By Andre Reichenbacher (Amr) on Monday, September 19, 2011 - 3:23 am:

My nits/observations for this episode.

The actor playing Reittan Grax says "Betazeds" when referring to his race. He of course meant to say "Betazoids", who are from Betazed. That's a minor thing, it's probably already been noted.

As for Betazed, it is a very nice-looking world. At least the part of it we saw was, I think that if it was the grounds of where the Daughter Of The Fifth House resides, then it would be a nice place to live.

As far as I know, Betazoids have totally black eyes, it having something to do with the planet's sun. And their telepathic ability and the openness and honesty of their culture made them perfect for joining the Federation, but we don't know just when that happened, I don't think.

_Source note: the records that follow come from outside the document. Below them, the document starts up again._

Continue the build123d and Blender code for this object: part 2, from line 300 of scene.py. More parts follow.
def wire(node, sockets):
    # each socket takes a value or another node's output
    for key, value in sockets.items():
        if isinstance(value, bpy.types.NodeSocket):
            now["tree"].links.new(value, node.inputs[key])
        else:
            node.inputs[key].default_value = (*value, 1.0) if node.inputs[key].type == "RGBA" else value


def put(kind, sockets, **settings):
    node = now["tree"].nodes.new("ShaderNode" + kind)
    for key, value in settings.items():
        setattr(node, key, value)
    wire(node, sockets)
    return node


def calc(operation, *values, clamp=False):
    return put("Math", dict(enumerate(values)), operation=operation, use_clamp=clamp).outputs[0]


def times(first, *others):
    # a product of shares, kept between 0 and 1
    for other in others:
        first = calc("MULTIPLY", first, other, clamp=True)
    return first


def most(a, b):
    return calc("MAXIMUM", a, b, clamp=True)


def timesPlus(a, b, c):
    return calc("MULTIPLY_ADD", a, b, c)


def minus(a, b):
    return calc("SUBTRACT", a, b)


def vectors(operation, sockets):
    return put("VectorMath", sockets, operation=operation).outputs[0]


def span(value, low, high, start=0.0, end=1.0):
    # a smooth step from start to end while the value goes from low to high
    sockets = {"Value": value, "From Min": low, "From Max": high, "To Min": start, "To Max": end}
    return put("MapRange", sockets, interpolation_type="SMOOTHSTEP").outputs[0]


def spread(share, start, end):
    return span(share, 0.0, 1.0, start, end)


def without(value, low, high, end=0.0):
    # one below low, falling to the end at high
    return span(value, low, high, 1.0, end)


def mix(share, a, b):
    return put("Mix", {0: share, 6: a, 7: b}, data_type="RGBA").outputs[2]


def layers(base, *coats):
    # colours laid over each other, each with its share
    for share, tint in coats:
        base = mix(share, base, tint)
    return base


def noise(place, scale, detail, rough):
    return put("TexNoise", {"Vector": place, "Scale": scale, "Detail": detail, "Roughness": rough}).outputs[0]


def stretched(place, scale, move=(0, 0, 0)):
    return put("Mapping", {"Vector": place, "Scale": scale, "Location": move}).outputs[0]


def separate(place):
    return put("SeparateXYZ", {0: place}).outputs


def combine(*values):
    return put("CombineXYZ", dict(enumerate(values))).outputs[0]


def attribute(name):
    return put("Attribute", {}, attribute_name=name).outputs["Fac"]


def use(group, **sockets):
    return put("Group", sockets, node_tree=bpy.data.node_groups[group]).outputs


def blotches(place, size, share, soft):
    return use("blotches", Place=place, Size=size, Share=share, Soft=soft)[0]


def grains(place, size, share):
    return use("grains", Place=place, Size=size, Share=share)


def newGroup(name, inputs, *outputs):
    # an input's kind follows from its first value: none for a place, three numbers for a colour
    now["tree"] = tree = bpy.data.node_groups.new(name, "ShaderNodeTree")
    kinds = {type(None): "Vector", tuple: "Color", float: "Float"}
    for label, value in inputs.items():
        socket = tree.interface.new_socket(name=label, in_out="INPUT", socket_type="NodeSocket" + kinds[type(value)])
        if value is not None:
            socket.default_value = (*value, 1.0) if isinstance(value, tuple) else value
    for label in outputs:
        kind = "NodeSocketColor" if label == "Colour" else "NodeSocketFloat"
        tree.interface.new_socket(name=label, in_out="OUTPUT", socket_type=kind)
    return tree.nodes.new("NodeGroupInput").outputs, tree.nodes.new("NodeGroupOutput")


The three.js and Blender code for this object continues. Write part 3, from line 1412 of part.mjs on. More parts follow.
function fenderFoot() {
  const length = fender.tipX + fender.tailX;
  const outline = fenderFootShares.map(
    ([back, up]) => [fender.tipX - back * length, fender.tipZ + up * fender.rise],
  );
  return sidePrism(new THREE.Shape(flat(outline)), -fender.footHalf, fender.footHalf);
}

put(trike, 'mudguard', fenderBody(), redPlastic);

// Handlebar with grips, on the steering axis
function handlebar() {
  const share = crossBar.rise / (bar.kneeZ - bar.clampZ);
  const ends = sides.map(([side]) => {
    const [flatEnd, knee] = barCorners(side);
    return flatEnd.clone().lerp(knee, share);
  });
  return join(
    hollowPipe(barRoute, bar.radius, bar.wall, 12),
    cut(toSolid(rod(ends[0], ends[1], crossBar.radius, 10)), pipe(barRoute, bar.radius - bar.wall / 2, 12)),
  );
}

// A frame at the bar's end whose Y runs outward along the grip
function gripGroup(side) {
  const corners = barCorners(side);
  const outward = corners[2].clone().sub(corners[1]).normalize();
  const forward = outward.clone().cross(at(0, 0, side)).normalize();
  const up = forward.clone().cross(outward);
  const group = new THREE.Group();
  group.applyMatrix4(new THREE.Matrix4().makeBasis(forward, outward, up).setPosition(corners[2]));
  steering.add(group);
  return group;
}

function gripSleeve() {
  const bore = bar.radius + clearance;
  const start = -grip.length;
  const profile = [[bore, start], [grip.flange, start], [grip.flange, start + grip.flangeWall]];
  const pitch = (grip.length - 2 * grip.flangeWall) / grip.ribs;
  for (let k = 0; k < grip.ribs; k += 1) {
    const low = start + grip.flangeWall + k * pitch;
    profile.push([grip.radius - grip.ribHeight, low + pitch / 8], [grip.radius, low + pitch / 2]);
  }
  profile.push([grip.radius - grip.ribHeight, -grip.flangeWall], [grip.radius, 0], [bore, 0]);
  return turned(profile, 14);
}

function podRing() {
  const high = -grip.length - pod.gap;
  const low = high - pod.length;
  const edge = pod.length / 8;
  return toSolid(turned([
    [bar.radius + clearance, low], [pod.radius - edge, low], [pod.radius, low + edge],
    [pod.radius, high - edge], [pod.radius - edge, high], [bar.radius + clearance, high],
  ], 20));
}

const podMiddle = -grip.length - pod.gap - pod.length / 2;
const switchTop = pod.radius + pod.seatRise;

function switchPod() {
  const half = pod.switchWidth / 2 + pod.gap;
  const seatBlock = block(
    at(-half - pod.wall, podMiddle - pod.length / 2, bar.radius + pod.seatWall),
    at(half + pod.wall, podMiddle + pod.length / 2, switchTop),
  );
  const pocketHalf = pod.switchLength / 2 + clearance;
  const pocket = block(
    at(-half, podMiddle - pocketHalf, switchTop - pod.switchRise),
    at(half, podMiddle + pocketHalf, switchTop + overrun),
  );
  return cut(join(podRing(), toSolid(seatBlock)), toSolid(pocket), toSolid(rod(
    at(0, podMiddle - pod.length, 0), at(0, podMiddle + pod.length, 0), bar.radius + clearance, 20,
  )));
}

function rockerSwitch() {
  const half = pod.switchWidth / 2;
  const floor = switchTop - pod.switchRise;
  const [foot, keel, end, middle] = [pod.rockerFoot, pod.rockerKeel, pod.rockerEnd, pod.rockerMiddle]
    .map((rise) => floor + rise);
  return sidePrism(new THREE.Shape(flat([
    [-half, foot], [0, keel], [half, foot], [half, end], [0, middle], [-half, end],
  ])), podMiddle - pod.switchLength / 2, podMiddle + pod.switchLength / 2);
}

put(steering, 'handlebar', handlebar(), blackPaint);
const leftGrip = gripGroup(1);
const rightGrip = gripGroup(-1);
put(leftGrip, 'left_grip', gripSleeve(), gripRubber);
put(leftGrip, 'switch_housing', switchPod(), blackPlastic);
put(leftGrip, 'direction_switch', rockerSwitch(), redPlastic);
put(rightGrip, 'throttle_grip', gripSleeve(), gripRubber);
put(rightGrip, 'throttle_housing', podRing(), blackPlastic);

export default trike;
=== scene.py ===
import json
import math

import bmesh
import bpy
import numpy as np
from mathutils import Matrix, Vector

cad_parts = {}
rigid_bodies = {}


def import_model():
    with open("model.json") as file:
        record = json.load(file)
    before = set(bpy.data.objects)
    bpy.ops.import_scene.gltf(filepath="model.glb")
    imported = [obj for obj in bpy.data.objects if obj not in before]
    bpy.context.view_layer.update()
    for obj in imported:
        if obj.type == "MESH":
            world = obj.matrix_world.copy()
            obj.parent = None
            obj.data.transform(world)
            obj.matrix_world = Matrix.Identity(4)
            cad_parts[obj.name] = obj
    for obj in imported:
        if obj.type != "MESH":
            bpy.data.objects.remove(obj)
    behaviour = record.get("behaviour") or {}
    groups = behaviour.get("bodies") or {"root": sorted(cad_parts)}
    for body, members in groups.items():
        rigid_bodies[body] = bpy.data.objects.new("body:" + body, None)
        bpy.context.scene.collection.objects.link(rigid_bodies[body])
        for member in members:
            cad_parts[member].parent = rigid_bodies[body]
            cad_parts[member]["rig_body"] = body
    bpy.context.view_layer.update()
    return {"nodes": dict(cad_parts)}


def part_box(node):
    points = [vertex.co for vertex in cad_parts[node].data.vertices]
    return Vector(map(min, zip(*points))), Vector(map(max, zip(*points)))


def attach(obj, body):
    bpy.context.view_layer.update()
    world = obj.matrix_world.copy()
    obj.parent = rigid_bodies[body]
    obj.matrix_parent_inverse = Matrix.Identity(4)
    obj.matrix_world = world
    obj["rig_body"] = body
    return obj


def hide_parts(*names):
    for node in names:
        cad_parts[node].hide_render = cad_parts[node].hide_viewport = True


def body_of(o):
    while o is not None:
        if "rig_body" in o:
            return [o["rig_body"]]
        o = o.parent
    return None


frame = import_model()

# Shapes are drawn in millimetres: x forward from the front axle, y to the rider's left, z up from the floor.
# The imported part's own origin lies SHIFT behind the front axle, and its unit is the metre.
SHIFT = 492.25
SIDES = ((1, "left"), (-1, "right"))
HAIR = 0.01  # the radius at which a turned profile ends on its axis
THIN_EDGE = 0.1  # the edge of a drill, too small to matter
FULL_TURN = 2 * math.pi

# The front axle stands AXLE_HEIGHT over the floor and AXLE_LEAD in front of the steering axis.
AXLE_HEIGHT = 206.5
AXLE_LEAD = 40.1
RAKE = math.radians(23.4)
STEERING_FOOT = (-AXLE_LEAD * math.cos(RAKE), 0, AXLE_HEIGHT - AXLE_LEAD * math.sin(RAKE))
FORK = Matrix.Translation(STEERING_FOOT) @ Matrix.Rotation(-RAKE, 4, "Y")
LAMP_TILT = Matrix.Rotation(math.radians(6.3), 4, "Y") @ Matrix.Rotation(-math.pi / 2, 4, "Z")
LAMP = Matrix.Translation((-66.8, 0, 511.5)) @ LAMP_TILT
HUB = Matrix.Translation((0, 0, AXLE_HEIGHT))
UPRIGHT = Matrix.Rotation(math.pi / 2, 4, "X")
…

The muktok plants make a pleasant sound, and the uttaberries and oskoid leaves sound quite appetizing. Food for thought!

I happen to think that a pre-Neelix Ethan Phillips made a great Ferengi with the voice and mannerisms he delivered for the character. As for Daimon Tog, I wonder how he was even able to get command of a Marauder in the first place, he was putting lust over profit! Something that just *isn't done* amongst the Ferengi!

One of the "funny" Trek episodes, and a pretty good one. One more thing. Patrick Stewart says "Kray-TOR" instead of "Kray-TON" during his "declaration of love" for Lwaxana. Another minor thing, it's not a big deal!


By John Morrison (Originaljohnny2) on Saturday, June 22, 2013 - 12:10 am:

The Ferengi transporters are way better than the Starfleet ones! The dematerializations and rematerializations are way faster - they take less than half the time that the Starfleet ones take. But no one ever talks about the Ferengi being more advanced. They're portrayed as being at least a bit behind Starfleet in terms of technology.


By Keith Alan Morgan (Kmorgan) on Saturday, June 22, 2013 - 1:55 am:

Faster doesn't necessarily mean better.

Ferengi transporters could be faster because they don't have all the safeguards that Federation transporters have.